HE SLEEPS
THE SOUL, FROM EARTH'S CONTROL
RELEASED
SEES HEAVEN'S LIGHT

PRIVATE JAMES EDWARD ALLEN

DUKE OF WELLINGTON'S WEST RIDING REGIMENT

11TH OCTOBER 1918 AGE 20

BURIED: WELLINGTON CEMETERY, RIEUX-EN-CAMBRESIS, FRANCE


They do not die
Who fall
At freedom's call
In battle for the right.

The conflict o'er,
They rest
On Honour's breast.
Victor's by virtue's might.

In hallowed grave
The brave,
'Neath sod or wave,
Strife o'er sleep after fight.

They do but sleep:
The soul,
From earth's control
Released, sees Heaven's light.

We are the dead,
Who, bound
By earthly round,
See not horizons bright.

They live in fame,
Above,
Begirt with love,
Precious in memory's sight.

This inscription is based on the fourth verse of the above poem, The Glorious Dead, which was written by someone called Joseph Turner.

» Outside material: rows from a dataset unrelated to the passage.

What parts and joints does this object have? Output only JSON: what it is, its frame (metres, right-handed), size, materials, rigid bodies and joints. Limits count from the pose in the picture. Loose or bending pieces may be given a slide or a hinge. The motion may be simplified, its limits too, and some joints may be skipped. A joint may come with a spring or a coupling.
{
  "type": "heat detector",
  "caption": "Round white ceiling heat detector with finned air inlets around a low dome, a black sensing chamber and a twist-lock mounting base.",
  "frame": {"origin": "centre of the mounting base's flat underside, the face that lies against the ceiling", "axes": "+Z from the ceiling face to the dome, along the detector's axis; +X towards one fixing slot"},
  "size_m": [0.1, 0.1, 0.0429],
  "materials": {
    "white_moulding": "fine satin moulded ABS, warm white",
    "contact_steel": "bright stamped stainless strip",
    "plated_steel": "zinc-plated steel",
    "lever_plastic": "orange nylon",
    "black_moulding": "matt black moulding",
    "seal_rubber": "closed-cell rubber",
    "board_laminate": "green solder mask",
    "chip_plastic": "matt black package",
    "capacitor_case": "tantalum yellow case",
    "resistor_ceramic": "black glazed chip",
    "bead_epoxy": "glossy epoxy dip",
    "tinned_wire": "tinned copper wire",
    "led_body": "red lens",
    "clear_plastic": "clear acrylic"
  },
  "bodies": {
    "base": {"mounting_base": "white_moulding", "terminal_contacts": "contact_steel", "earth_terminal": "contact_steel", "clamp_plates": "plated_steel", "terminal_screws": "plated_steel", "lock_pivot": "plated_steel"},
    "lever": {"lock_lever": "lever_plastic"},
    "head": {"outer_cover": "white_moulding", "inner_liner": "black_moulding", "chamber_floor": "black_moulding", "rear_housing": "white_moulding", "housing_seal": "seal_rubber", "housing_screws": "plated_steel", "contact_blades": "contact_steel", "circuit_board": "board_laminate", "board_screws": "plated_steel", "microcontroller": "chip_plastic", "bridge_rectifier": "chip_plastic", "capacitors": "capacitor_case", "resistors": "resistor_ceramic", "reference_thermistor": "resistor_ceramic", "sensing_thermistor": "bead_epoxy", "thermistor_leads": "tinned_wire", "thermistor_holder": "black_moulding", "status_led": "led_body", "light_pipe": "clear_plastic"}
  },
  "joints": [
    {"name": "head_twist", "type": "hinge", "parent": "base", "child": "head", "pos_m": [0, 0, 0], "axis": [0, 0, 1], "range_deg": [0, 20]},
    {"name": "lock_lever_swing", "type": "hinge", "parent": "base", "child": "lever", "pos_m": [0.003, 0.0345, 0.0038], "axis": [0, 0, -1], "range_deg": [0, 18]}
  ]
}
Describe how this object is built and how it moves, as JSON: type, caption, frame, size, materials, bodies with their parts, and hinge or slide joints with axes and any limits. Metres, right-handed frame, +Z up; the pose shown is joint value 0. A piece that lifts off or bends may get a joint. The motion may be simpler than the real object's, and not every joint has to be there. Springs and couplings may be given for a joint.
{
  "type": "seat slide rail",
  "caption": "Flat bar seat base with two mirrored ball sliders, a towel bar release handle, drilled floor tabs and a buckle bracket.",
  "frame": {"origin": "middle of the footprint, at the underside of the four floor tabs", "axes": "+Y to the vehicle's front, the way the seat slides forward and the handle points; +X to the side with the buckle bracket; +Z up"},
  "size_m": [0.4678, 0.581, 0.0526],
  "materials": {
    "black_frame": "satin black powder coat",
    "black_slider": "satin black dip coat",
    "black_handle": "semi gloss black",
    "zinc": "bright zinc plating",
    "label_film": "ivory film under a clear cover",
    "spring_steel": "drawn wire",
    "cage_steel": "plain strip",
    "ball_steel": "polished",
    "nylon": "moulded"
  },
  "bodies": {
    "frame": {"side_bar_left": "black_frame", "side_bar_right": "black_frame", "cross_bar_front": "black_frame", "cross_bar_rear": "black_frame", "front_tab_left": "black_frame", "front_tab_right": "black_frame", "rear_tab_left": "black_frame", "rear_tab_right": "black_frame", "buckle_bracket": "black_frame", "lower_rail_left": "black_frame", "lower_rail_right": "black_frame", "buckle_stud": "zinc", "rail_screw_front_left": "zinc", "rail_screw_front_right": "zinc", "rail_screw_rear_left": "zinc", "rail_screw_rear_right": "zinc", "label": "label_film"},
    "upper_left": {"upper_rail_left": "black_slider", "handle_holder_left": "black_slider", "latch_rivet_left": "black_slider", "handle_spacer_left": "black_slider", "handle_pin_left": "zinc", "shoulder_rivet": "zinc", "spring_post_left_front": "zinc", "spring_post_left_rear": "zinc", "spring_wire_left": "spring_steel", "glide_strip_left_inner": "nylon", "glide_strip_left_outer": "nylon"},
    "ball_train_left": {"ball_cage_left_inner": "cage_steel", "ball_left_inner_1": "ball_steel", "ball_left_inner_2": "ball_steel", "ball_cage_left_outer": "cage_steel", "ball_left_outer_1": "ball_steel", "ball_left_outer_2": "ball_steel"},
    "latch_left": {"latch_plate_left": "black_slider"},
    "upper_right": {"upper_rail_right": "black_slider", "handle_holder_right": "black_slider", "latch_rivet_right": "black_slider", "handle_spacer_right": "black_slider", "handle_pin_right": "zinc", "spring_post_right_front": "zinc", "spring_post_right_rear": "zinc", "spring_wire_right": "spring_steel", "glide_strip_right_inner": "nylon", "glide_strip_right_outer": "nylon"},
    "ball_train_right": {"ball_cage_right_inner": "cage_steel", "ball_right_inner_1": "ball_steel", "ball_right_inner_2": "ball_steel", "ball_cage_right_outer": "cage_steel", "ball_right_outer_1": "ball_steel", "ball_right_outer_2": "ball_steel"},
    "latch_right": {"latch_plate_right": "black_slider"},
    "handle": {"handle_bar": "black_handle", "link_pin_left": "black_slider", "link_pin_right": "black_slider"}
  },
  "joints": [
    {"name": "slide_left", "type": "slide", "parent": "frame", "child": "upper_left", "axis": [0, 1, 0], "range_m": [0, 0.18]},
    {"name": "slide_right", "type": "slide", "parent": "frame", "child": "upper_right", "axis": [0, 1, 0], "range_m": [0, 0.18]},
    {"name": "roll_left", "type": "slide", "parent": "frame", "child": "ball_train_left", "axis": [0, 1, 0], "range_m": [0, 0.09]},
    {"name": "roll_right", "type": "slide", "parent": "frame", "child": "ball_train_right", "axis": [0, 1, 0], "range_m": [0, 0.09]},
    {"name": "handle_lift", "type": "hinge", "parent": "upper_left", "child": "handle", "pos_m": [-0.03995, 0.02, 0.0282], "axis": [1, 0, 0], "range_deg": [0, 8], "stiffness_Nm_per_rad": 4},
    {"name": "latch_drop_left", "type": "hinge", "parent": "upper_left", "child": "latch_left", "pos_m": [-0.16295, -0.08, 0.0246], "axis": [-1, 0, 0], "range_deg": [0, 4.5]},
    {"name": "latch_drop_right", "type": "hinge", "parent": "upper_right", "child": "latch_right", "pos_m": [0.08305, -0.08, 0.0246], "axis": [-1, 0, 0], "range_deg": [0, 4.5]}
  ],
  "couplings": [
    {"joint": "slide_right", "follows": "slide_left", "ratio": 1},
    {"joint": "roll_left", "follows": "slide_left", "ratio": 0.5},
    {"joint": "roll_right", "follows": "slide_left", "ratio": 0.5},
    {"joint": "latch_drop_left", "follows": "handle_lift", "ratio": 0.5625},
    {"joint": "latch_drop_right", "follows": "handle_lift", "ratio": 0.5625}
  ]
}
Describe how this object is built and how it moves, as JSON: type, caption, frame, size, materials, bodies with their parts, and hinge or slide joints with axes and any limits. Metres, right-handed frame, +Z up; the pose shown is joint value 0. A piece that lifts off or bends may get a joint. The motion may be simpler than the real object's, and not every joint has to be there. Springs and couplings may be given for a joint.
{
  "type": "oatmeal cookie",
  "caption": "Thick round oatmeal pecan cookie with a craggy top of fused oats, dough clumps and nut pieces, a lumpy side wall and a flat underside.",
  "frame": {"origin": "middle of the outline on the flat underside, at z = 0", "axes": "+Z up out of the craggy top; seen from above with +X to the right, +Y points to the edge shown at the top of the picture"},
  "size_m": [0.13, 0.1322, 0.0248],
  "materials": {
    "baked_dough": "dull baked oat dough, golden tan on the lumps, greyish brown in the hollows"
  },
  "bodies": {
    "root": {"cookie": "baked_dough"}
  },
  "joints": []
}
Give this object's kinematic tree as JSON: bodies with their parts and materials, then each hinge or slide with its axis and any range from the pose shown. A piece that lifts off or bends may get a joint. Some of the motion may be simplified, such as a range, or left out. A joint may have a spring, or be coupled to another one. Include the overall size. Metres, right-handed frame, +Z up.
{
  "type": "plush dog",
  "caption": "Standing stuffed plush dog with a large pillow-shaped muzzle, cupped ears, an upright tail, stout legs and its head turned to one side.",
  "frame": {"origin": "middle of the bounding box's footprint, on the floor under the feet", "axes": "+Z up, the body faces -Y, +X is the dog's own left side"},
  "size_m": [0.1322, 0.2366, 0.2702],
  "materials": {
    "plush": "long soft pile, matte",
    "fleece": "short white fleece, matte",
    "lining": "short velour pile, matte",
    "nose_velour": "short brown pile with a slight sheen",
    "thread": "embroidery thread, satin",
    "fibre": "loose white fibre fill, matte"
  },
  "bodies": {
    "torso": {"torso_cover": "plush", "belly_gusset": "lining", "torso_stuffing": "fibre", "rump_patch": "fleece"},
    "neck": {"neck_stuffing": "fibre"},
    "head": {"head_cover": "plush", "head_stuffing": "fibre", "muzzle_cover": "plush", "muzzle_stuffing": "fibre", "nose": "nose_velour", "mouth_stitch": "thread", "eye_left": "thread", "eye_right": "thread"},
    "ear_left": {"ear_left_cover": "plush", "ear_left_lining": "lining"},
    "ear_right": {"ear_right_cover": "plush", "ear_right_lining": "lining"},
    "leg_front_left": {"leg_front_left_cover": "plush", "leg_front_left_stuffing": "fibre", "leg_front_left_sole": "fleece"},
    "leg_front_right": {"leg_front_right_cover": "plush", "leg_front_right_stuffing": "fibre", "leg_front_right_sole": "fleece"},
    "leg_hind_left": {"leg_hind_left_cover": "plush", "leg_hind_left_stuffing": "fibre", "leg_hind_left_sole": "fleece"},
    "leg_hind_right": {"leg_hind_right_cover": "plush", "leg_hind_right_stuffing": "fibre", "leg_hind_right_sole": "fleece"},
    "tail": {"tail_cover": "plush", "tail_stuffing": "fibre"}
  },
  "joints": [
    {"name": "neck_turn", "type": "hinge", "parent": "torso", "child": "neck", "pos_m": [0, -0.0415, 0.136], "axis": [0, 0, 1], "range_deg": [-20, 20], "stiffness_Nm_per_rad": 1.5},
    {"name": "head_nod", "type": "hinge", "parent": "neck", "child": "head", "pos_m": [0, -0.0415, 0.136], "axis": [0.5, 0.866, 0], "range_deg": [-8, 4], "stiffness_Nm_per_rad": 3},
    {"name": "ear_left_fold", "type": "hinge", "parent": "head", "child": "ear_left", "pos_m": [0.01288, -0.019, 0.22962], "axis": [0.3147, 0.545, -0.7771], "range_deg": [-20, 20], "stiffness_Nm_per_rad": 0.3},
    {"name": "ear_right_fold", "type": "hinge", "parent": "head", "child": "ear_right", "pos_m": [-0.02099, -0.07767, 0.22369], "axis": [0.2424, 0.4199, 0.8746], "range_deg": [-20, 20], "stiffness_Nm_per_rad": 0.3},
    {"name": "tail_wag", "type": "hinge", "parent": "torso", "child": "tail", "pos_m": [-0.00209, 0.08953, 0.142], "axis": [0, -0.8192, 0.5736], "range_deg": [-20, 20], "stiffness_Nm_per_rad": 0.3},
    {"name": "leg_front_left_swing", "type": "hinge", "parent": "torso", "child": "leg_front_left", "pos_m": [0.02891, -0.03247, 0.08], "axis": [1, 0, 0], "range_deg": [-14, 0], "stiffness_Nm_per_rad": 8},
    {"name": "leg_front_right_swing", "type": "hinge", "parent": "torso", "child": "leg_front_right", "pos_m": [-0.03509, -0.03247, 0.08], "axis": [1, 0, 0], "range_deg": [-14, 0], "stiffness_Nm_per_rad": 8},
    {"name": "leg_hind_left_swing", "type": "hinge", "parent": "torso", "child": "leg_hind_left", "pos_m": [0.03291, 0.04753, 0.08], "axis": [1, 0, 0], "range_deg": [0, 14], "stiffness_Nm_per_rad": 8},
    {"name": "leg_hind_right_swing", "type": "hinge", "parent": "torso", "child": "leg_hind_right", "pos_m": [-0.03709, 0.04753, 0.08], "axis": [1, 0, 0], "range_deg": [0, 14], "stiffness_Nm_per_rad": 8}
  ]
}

The only place I have found the poem is on a website featuring one hundred poets from the town of Walsall in Staffordshire. I don't have a copy, but I think it might have originally been published in 'Songs from the Heart of England, an anthology of Walsall poetry' edited by Alfred Moss and published by T Fisher Unwin in 1920.
According to the poem it is we the living who are dead since we are unable to see the bright horizons that those who died in freedom's cause, fighting for the right, can see.
The poem having such a limited geographical circulation, it shouldn't surprise you to learn that James Edward Allen was born and brought up in Walsall, the third of his parents' four sons. Father, Herbert Allen, who signed for the inscription, was a police constable. James and his older brother worked in the town's leather trade.
James attested in August 1916 when he was 17 and a half. He was on home service until October 1917 when he was posted to France where he served with the 1st/4th Battalion Duke of Wellington's West Riding Regiment. He was killed in action on the 11 October 1918, exactly one month before the end of the war, when the Duke of Wellington's took the town of Rieux-en-Canbresis. James is buried in the town, in Wellington Cemetery where the majority of the casualties come from the Wellington Regiment and were killed on 11 October.